The security goals of AE were captured in formal definitions in the tradition in the tradition of provable security (such as NAE, MRAE, OAE, RAE or the RUP), where the security of a scheme is formally proven assuming the security of an underlying building block. The prevailing syntax moved to nonce-based AE with associated data (which is an additional input that gets authenticated, but not encrypted). Other types of AE schemes appeared as well, e.g. ones that supported stateful sessions. Numerous AE schemes were designed; in the early years, these were almost exclusively blockcipher modes of operation, most notably OCB in 2001, CCM in 2003 and GCM in 2004. At the same time, issues were discovered both with the security and applicability of the most popular AE schemes, and other applications of symmetric key cryptography.
As a response, the Competition for Authenticated Encryption: Security, Applicability, and Robustness (CAESAR) was started in 2013. Its goals were to identify a portfolio of new, secure and reliable AE schemes that would satisfy the needs of practical applications, and also to boost the research in the area of AE. Prompted by CAESAR, 57 new schemes were designed, new types of constructions that gained popularity appeared (such as the Sponge-based AE schemes), and new notions of security were proposed (such as RAE). The final portfolio of the CAESAR competition should be announced in 2018.

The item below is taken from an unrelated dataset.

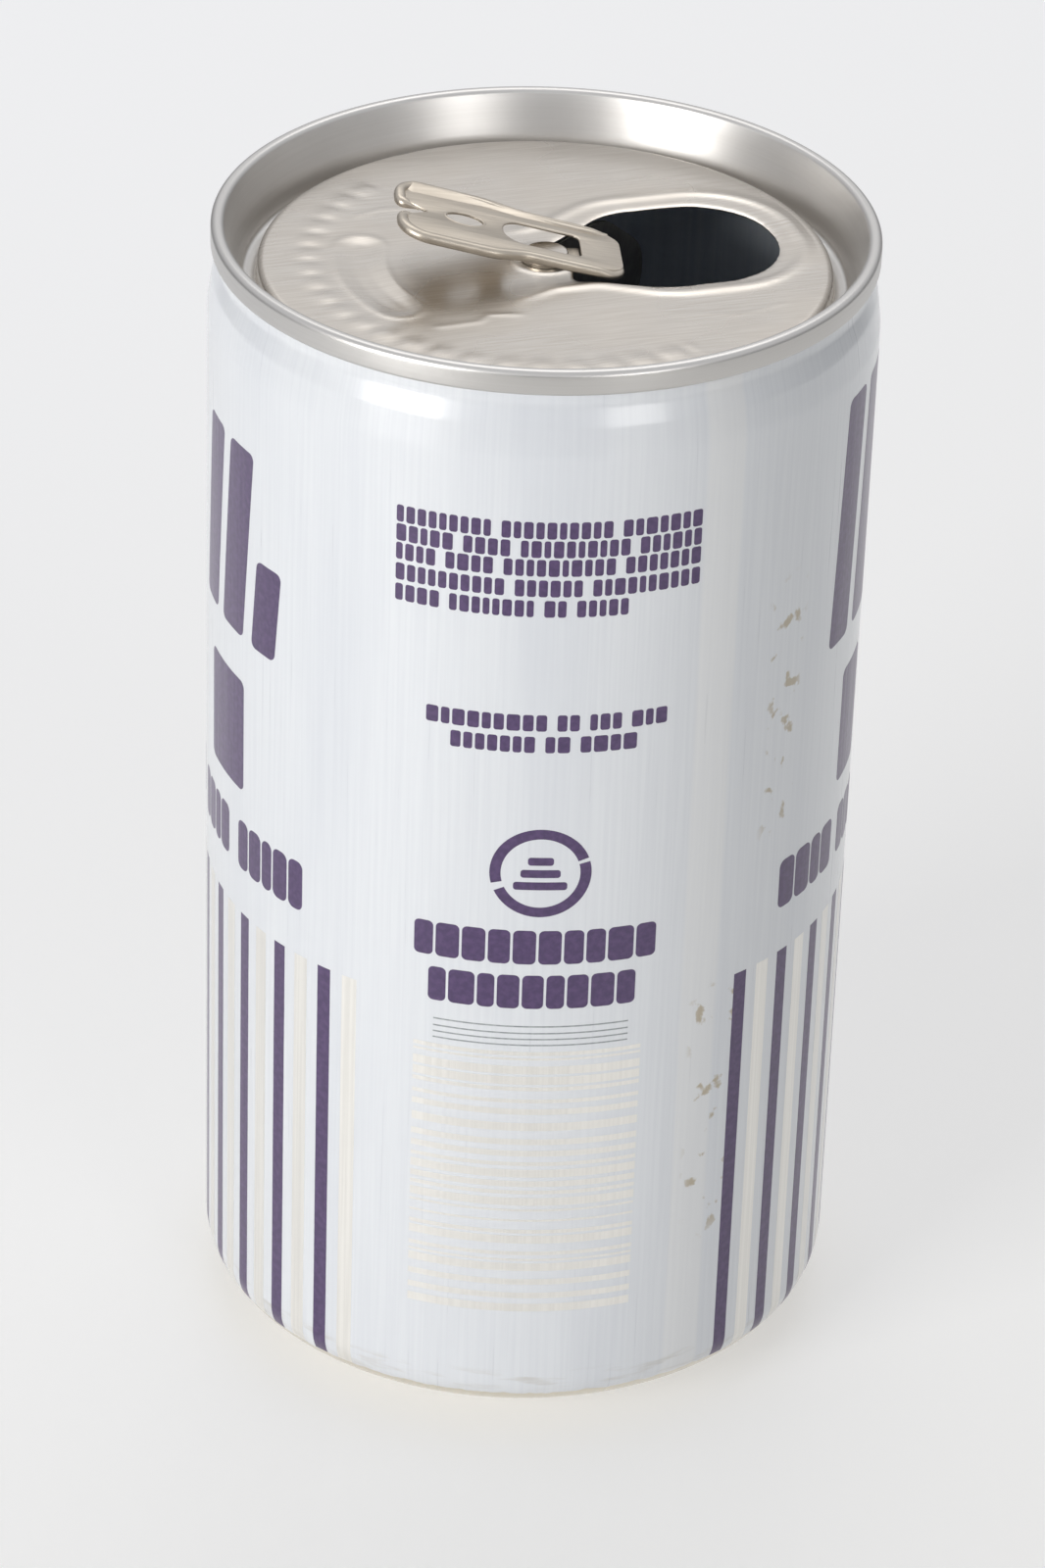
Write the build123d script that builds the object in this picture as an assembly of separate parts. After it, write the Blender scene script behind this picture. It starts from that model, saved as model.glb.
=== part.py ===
from build123d import *
import math
import os

# Opened aluminium drinks can, 330-355 ml class, with a stay-on tab.
#
# Row frame: origin at the middle of the standing ring, +Z up, +X from the rivet towards the mouth.
# Every pressed sheet is a strip of constant stock thickness that follows one face of the sheet.
# Lengths are in millimetres and angles in degrees.

# Body: drawn and ironed in one piece with its base
BODY_RADIUS = 33.05
BASE_STOCK = 0.33
WALL_STOCK = 0.16
STAND_INNER = BODY_RADIUS - 9.15
STAND_OUTER = BODY_RADIUS - 6.95
CHIME_SLOPE = 31.0
CHIME_RADIUS = 5.0
DOME_HEIGHT = 10.3
DOME_RADIUS = 48.0
DOME_SLOPE = 28.0
DOME_EDGE = STAND_INNER - 0.3
NECK_START_DEPTH = 8.8
NECK_BREAK_DEPTH = 5.8
NECK_BREAK_INSET = 0.43
NECK_END_DEPTH = 3.9

# Lid: one pressed shell, seamed to the body
END_STOCK = 0.28
SEAM_TOP = 122.2
SEAM_HEIGHT = 2.5
SEAM_RADIUS = BODY_RADIUS - 0.35
LAYER_GAP = 0.02
COUNTERSINK_DEPTH = 6.35
COUNTERSINK_WIDTH = 1.5
PANEL_RADIUS = SEAM_RADIUS - 4.6
PANEL_DEPTH = 4.0
CHUCK_BREAK_DEPTH = 2.3
FLANGE_DEPTH = 0.5
FLANGE_GAP = 0.14
COMPOUND_CLEARANCE = 0.02
COMPOUND_WIDTH = 0.20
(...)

In this thesis, we push the state of the art in the field of AE in several directions. All of them are related to provable security, in one way, or another. We propose OMD, the first provably secure dedicated AE scheme that is based on a compression function. We further modify OMD to achieve nonce misuse-resistant security (MRAE). We also propose another provably secure variant of OMD called pure OMD, which enjoys a great improvement of performance over OMD. Inspired by the modifications that gave rise to pure OMD, we turn to the popular Sponge-based AE schemes and prove that similar measures can also be applied to the keyed Sponge and keyed Duplex (a variant of the Sponge), allowing a substantial increase of performance without an impact on security.
We then address definitional aspects of AE. We critically evaluate the security notion of OAE, whose authors claimed that it provides the best possible security for online schemes under nonce reuse. We challenge these claims, and discuss what are the meaningful requirements for online AE schemes. Based on our findings, we formulate a new definition of online AE security under nonce-reuse, and demonstrate its feasibility. We next turn our attention to the security of nonce-based AE schemes under stretch misuse; i.e. when a scheme is used with varying ciphertext expansion under the same key, even though it should not be. We argue that varying the stretch is plausible, and formulate several notions that capture security in presence of variable stretch. We establish their relations to previous notions, and demonstrate the feasibility of security in this setting.
We finally depart from provable security, with the intention to complement it. We compose a survey of universal forgeries, decryption attacks and key recovery attacks on 3rd round CAESAR candidates.